Diadem proved a good companion piece, since I felt Bone to Pick the first time around suffered by comparison with the Stein and Parks plays. Diadem also tells the story of Ariadne, Theseus, and the Minotaur, though in a more straightforward classical setting (or decoratively semi-classical, since there is plenty of evidence of modern times and contemporary sensibilities) and with more straightforward language – though even so, there are too many slips and self-indulgences; one example of a slip: Theseus is described as having “biceps rippling in the breeze,” which sounds like something out of SJ Perelman, because biceps can ripple, but not in a breeze (or even a strong wind, or a gale) the way something like water, or hair, or a flag can ripple in the breeze.
There’s a lot of more or less direct recitation of myth. About ten minutes in we were already hearing how the stupid men had killed and eaten Poseidon’s cattle, and I inwardly rolled my eyes, because it was clear we were going to get the same puerile “boys are icky” simplification of a rich and complicated subject (the subject in question being either mythology or gender relations). You know, I love the ocean (who doesn’t?), but I can’t claim to be a devout adherent of the god Poseidon, and I might spare some sympathy for half-starved sailors, anonymous and exhausted, who seized a chance for a rare decent meal, a respite in their rough and perilous lives. Sure, from the ancient Greek point of view, it was blasphemous, but Diadem isn’t exactly a faithful recreation of the classical experience. So why not bring in a perspective that isn’t about an extremely privileged woman (Ariadne is a princess, and a descendant of the gods) imposing her I’m-so-special priestess/goddess fantasies on the lower orders?

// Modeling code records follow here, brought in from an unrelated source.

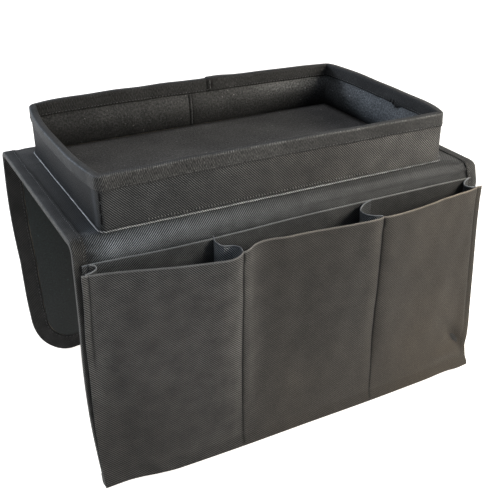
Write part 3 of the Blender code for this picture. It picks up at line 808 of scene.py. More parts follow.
def pocket_standoff(along, up):
    """How far the pocket cloth stands off the panel behind it, along the length and up from its seam."""
    depth = POCKET_DEPTH * hermite(along, MOUTH_PLACES, MOUTH_DEPTHS)
    swell = 1 - (1 - np.clip(up, 0, 1)) ** 1.7
    pinch = np.clip(1 - along / 0.08, 0, 1)
    return depth * (swell * (1 - pinch) + np.clip(up, 0, 1) * pinch)


def pocket_height(along, place):
    """The pocket cloth's middle over the drop's outer face, with its sewn creases and slack."""
    up = (SEAM_PLACE - place) / (SEAM_PLACE - MOUTH_PLACE)
    height = SEAM_STANDOFF + pocket_standoff(along, up)
    x = along * PANEL_LENGTH
    open_part = smooth(up * 6)
    crease = sum(depth * np.exp(-np.abs(x - seam * PANEL_LENGTH) / width) for seam, depth, width in zip(
        SEAMS, (0.0014, 0.0024, 0.0020, 0.0012), (0.0011, 0.0030, 0.0032, 0.0012)))
    fade = np.where(along < 0.05, step_down(place, 0.095, 0.03), 1.0)
    slack = (0.0009 * ripple(x, place * 0.35, 31, 0.060) + 0.0003 * ripple(x, place, 32, 0.022)) * open_part
    keep = smooth(np.minimum(along, 1 - along) / 0.05)
    dent = (0.0034 * hump(x, 0.3145, 0.014) * hump(place, 0.147 + 1.0 * (x - 0.3145), 0.009)
            - 0.0022 * hump(x, 0.304, 0.016) * hump(place, 0.164, 0.009))
    fold_line = 0.0016 * hump(x, 0.148, 0.010) * step_down(place, 0.09, 0.08)
    return (height - crease * open_part * fade * smooth(up * 3) + slack * keep
            - dent * step_down(place, 0.17, 0.01) + fold_line)


def pocket_x(along, place):
    """Place along the length, with the free ends of the cloth as they lie."""
    z = place * 1000
    left = hermite(z, (9, 23, 39, 62, 87, 114, 138, 176), (1.6, 1.7, 1.5, 0.7, 0.9, 0.3, 0, 0))
    right = hermite(z, (9, 34, 48, 67, 84, 109, 132, 150, 161, 169, 176),
                    (-2.2, -2.1, -1.8, -1.2, -0.7, -0.5, -0.5, -1.3, -2.7, -2.6, -0.8))
    x = along * PANEL_LENGTH - HALF_LENGTH
    return x + left / 1000 * smooth(1 - along / 0.05) + right / 1000 * smooth(1 - (1 - along) / 0.05)


def mouth_drop(along):
    """How far the mouth's edge lies below the nominal line."""
    return (-0.0016 * hump(along, 0, 0.010) + 0.0006 * np.sin(pi * np.clip(along / 0.33, 0, 1))
            + 0.0005 * np.sin(pi * np.clip((along - 0.33) / 0.352, 0, 1))
            + 0.0005 * np.sin(pi * np.clip((along - 0.682) / 0.31, 0, 1)))


def pocket_tint(along, place):
    """Painted highlight on the mouth's edge, painted light next to two seams and low down to the right,
    painted shade to the left, in the sewn seams and at their tops, and painted shade and light on the dent.
    """
    x = along * PANEL_LENGTH
    # Painted highlight on the mouth's edge.
    edge = 4.4 * smooth(1 - (place - MOUTH_PLACE - mouth_drop(along)) / 0.0010)
    deep = smooth((SEAM_PLACE - place) / 0.004) * (place > MOUTH_PLACE + 0.001)
    sewn = smooth((DROP_LENGTH - 0.0005 - place) / 0.002) * (place > MOUTH_PLACE + 0.001)
    # Painted shade in the sewn seams and along the end seams, and painted light next to the two middle
    # seams.
    groove_shade = sum(hump(x, seam * PANEL_LENGTH, 0.0011) for seam in SEAMS[1:3]) * sewn
    lit = sum(hump(x, seam * PANEL_LENGTH - 0.0050, 0.0034) for seam in SEAMS[1:3]) * deep
    left = hump(x, SEAMS[0] * PANEL_LENGTH, 0.0009) * step_down(place, 0.092, 0.02)
    right = hump(x, SEAMS[3] * PANEL_LENGTH, 0.0009) * deep
    low = step_up(place, 0.07, 0.07)
    # Painted light and shade over the pockets: lighter low down to the right, darker to the left.
    painted_light = 0.40 * step_up(along, 0.56, 0.30) * low - 0.10 * step_down(along, 0.40, 0.35) * low
    painted_light = painted_light - 0.09 * step_down(along, 0.66, 0.2) * (1 - 1.6 * low * hump(along, 0.5, 0.17))
    # Painted shade in the dent and painted light under it.
    dent_shade_and_light = 0.42 * hump(x, 0.3180, 0.014) * hump(place, 0.145 + 1.0 * (x - 0.3145), 0.0085)
    dent_shade_and_light = dent_shade_and_light - 0.16 * hump(x, 0.303, 0.012) * hump(place, 0.156, 0.007)
    # Painted light low down in the middle and to the right.
    low_painted_light = 0.15 * hump(along, 0.52, 0.14) * step_up(place, 0.10, 0.04)
    low_painted_light = low_painted_light + 0.20 * step_up(along, 0.62, 0.25) * step_up(place, 0.115, 0.035)
    # Painted shade at the tops of the two middle seams.
    slit_shade = 0
    for seam, length in ((SEAMS[1], 0.013), (SEAMS[2], 0.020)):
        line = hump(x, seam * PANEL_LENGTH - 0.0008 * np.sin(place * 300), 0.0010)
        slit_shade = slit_shade + line * smooth((MOUTH_PLACE + length - place) / 0.005)
    # Painted shade in the seams and at their tops.
    dark = np.maximum(0.80 * groove_shade, 0.96 * slit_shade * deep)
    return edge + painted_light + low_painted_light - dent_shade_and_light - dark + 0.26 * lit - 0.7 * left - 0.5 * right


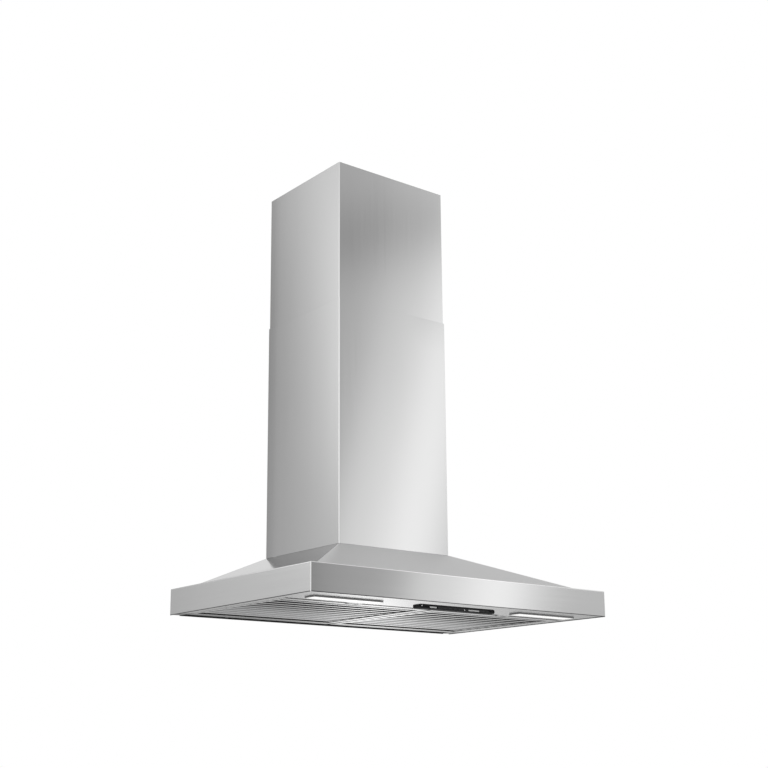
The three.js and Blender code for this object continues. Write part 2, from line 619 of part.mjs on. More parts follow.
// hooks that snap over the pan through its cut-out
for (const x of [-70, 0, 70]) {
  for (const s of [-1, 1]) {
    const y = (BAR_Y0 + BAR_Y1) / 2;
    const at = (a, b, z0, z1) => box(x - 5, x + 5, Math.min(y + s * a, y + s * b), Math.max(y + s * a, y + s * b), z0, z1);
    bar = unite(bar, at(4.4, 8.5, -1.5, -0.1), at(4.4, 5.6, -1.5, 3.6), at(4.4, 7.2, PAN_Z + PAN_T + GAP, 3.6));
  }
}
add('control_bar', bar, 'glass');
add('control_housing', cut(
  box(-97, 97, -465, -415, PAN_Z + PAN_T + GAP, 16),
  box(-95.5, 95.5, -463.5, -416.5, -3, 14.5),
  box(-99, -94, -434, -426, 7, 13),
  box(80.5, 89.5, -431.5, -422.5, 12, 18),
), 'dark_plastic');
add('control_board', box(-94, 94, -462, -418, 4.4, 6), 'board');
add('light_driver', cut(
  box(-174, -108, -456, -418, PAN_Z + PAN_T + GAP, 28),
  box(-176, -172, -440, -434, 12, 17),
  box(-110, -106, -434, -426, 7, 13),
  box(-111, -106, -425.6, -417, 7, 16),
), 'white_plastic');

// ---- filters ----
const slotC = (k) => SLOT_Y0 + k * SLOT_PITCH;
let filterFrame = cut(
  box(FIL_IN, FIL_OUT, FIL_Y0, FIL_Y1, PAN_Z, FIL_TOP),
  box(FIL_IN + 1, FIL_OUT - 1, FIL_Y0 + 1, FIL_Y1 - 1, PAN_Z + 1, FIL_TOP - 1),
  box(SLOT_X0, SLOT_X1, FIL_Y0 + 19, slotC(SLOT_N - 1) + 7.5, -2, PAN_Z + 1.5),
  box(FIL_IN + 8, FIL_OUT - 8, FIL_Y0 + 8, FIL_Y1 - 8, FIL_TOP - 1.5, FIL_TOP + 2),
);
filterFrame = filterFrame.add(box(SLOT_X0 + 0.5, SLOT_X1 - 0.5, FIL_Y0 + 18, FIL_Y0 + 19, PAN_Z + 0.5, 6.3));
filterFrame = filterFrame.subtract(box(178.5, 211.5, FIL_Y0 - 2, FIL_Y0 + 9, -2, 8));
filterFrame = unite(
  filterFrame,
  discX(PIVOT_Y, PIVOT_Z, 1.8, FIL_OUT - 0.5, OPEN_X + 2.4, 12),
  discX(PIVOT_Y, PIVOT_Z, 1.8, 0.4, FIL_IN + 0.5, 12),
);
addPair('filter_frame', filterFrame, 'steel');

function slat(yc, w, zPlate, zLeg, t, x0, x1) {
  const h = w / 2;
  const up = zLeg > zPlate;
  const p1 = up ? zPlate + t : zPlate - t;
  return prism('yz', [
    [yc - h, zPlate], [yc + h, zPlate], [yc + h, zLeg], [yc + h - t, zLeg],
    [yc + h - t, p1], [yc - h + t, p1], [yc - h + t, zLeg], [yc - h, zLeg],
  ], x0, x1);
}
const RX0 = FIL_IN + 1.6;
const RX1 = FIL_OUT - 1.6;
let lowerGrid = unite(
  box(RX0, RX0 + 1, slotC(0) + 6, slotC(SLOT_N - 1) - 6, 2.3, 6.5),
  box(RX1 - 1, RX1, slotC(0) + 6, slotC(SLOT_N - 1) - 6, 2.3, 6.5),
);
for (let k = 0; k < SLOT_N - 1; k++) {
  lowerGrid = lowerGrid.add(slat(slotC(k) + SLOT_PITCH / 2, STRIP_W, 2.3, 10, 1, RX0 + 0.5, RX1 - 0.5));
}
addPair('baffle_lower', lowerGrid, 'steel');
let upperGrid = unite(
  box(RX0, RX0 + 1, slotC(0) - 9, slotC(SLOT_N - 1) + 9, 12, 18),
  box(RX1 - 1, RX1, slotC(0) - 9, slotC(SLOT_N - 1) + 9, 12, 18),
);
for (let k = 0; k < SLOT_N; k++) {
  upperGrid = upperGrid.add(slat(slotC(k), 22, 17.5, 7, 1, RX0 + 0.5, RX1 - 0.5));
}
addPair('baffle_upper', upperGrid, 'steel_inner');

// latch: nose over the gap to the pan, block in the front channel, finger groove
let latch = unite(
  box(180, 210, OPEN_Y0 + GAP, -377, 1.2, 6.5),
  box(180, 210, -378, -370.5, 2.4, 6.5),
);
latch = cut(latch, box(184, 206, -387, -383, 0, 2.6));
addPair('filter_latch', latch, 'steel_inner');
const coil = [];
const TURNS = 4;
for (let i = 0; i <= TURNS * 6; i++) {
  const a = (2 * Math.PI * i) / 6;
  coil.push(new THREE.Vector3(195 + 1.35 * Math.cos(a), -370.1 + (8.6 * i) / (TURNS * 6), 4.4 + 1.35 * Math.sin(a)));
}
const coilShape = new THREE.Shape(circle(0, 0, 0.3, 3).map((p) => new THREE.Vector2(...p)));
addPair('latch_spring', ensureSolid(new THREE.ExtrudeGeometry(coilShape, {
  steps: TURNS * 6, extrudePath: new THREE.CatmullRomCurve3(coil), bevelEnabled: false,
})), 'spring');

// ---- screws ----
function screwUp(x, y, zHead, headR, headH, shankR, len) {
  // head below zHead, shank rising from it
  return unite(
    discZ(x, y, headR, zHead - headH, zHead, 12),
    discZ(x, y, shankR, zHead - 0.5, zHead + len, 10),
  ).subtract(unite(
    box(x - headR * 0.62, x + headR * 0.62, y - 0.5, y + 0.5, zHead - headH - 1, zHead - headH + 0.9),
    box(x - 0.5, x + 0.5, y - headR * 0.62, y + headR * 0.62, zHead - headH - 1, zHead - headH + 0.9),
  ));
}
function hexScrew(x, y, zHead, len) {
  return unite(discZ(x, y, 3.8, zHead - 2.6, zHead, 6), discZ(x, y, 1.5, zHead - 0.5, zHead + len, 8));
}
addPair('cover_screw', hexScrew(137.2, -134, ti - GAP, 8), 'zinc');
addPair('blower_screw_front', hexScrew(119, -200, ti - GAP, 8), 'zinc');
addPair('blower_screw_rear', hexScrew(119, -70, ti - GAP, 8), 'zinc');
// flush countersunk head with a cross recess
addPair('pan_screw_side', unite(
  coneZ(369, -200, 3.3, 1.5, PAN_Z, PAN_Z + 1.8),
  discZ(369, -200, 1.5, PAN_Z + 1.7, PAN_Z + 7, 16),
).subtract(unite(
  box(369 - 1.9, 369 + 1.9, -200.45, -199.55, 0, PAN_Z + 0.9),
  box(368.55, 369.45, -201.9, -198.1, 0, PAN_Z + 0.9),
)), 'steel_inner');
addPair('pan_screw_rear', screwUp(250, -9, REAR_Z - GAP, 3.6, 1.6, 1.5, 7), 'steel_inner');

// ---- cables ----
add('motor_cable', cableGeo([
  [86.6, -130, 288], [93, -130, 291], [99, -134, 306], [103, -146, 345], [104, -150, 385], [104, -150, 400], [103, -152, 413],
], 2.6, 5, 13), 'rubber');
add('control_cable', cableGeo([
  [103, -184, 414], [104, -182, 400], [105, -184, 385], [112, -205, 350], [113, -232, 300], [111, -238, 220], [104, -230, 160], [98, -228, 136],
  [97, -252, 124], [94, -300, 110], [90, -360, 86], [87, -408, 62], [85, -425, 40], [85, -427, 22], [85, -427, 7],
], 2.6, 5, 26), 'rubber');
add('light_cable_left', cableGeo([
  [-173.6, -437, 14.5], [-178, -438, 14.6], [-183, -441, 14.6], [-187.5, -442, 14.5],
], 1.6, 5, 4), 'rubber');
add('light_cable_right', cableGeo([
  [-110.2, -422.5, 10.6], [-106, -422.3, 10.8], [-103.5, -414, 14], [-101, -402, 20], [-80, -397, 21.5], [0, -396.5, 21.5], [90, -398, 21.5], [140, -415, 19], [165, -438, 15.5], [180, -442, 14.5], [187.5, -442, 14.5],
], 1.6, 5, 18), 'rubber');
add('driver_lead', cableGeo([
  [-109.4, -430, 10], [-104, -430, 10.4], [-100, -430, 10.2], [-94.8, -430, 10],
], 1.6, 5, 3), 'rubber');

export default group;
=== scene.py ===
import json
import math

import bmesh
import bpy
from mathutils import Matrix, Vector

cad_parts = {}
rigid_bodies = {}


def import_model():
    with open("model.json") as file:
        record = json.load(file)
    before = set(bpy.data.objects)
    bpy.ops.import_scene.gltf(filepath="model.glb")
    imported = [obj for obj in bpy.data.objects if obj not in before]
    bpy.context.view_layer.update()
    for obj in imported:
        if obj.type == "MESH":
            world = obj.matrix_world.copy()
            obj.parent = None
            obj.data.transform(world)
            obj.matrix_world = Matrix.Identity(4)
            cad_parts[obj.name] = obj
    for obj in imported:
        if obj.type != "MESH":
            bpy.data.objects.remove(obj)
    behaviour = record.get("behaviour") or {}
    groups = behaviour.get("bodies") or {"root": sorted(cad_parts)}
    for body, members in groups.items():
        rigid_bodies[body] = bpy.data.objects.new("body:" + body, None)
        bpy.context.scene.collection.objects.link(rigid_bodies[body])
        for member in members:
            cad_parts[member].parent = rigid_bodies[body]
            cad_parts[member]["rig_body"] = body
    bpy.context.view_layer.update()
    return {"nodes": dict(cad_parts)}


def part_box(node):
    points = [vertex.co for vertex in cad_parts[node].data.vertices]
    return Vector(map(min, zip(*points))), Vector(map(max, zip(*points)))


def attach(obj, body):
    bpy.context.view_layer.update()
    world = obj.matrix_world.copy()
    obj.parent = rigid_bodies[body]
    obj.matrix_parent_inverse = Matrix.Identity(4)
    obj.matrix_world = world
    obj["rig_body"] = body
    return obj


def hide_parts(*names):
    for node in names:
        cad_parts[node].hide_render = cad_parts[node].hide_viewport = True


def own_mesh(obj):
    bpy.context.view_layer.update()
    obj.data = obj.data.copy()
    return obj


# Wall-mounted chimney range hood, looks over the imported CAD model. Metres, row frame.

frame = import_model()
NODES = frame["nodes"]
BODY_OF = {n: NODES[n]["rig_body"] for n in NODES}
MM = 0.001
ZS = -0.030          # height of the rim's bottom edge in the row frame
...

There are other examples, but it’s really not worth going on about them. I do not understand Cutting Ball’s commitment to this material. Though these plays make avant-garde gestures (the incantatory and collage-like nature of the language, the use of classical myth, the non-linear presentation), and Chan is not without talent, these plays strike me as hollow; the attempted richness and complexity of language are not matched by corresponding richness and complexity of thought and perception. It’s like seeing a spiky whorled shell on the beach but when you pick it up to examine it, it’s empty inside except for echoes. And unfortunately what it’s echoing is a view of women’s roles that is so smug, self-serving, and reductive that it’s barely worth the energy you’d spend arguing against it. If you’ve seen such stupid slogans as “girls rule, boys drool” that are sometimes marketed to the sillier junior-high girls, then you’ve basically seen these plays.
I will say, though: what I’ll call my lived experience in the theater was not that bad. No one was checking her cellphone during the second half, like the woman next to me at their last show; no one was kicking my seat or rear, like several women at several of their shows; the sets, sound, and lighting were all stylish and striking, in the Cutting Ball way. And Paige Rogers gave a virtuoso performance. My usual experience is that actors, no matter how skillful, can bring me through a piece once, and then the writing has to be there. But Paige held my interest even through my second viewing of Bone to Pick, which, I have to say, was a pretty awesome achievement, under the circumstances.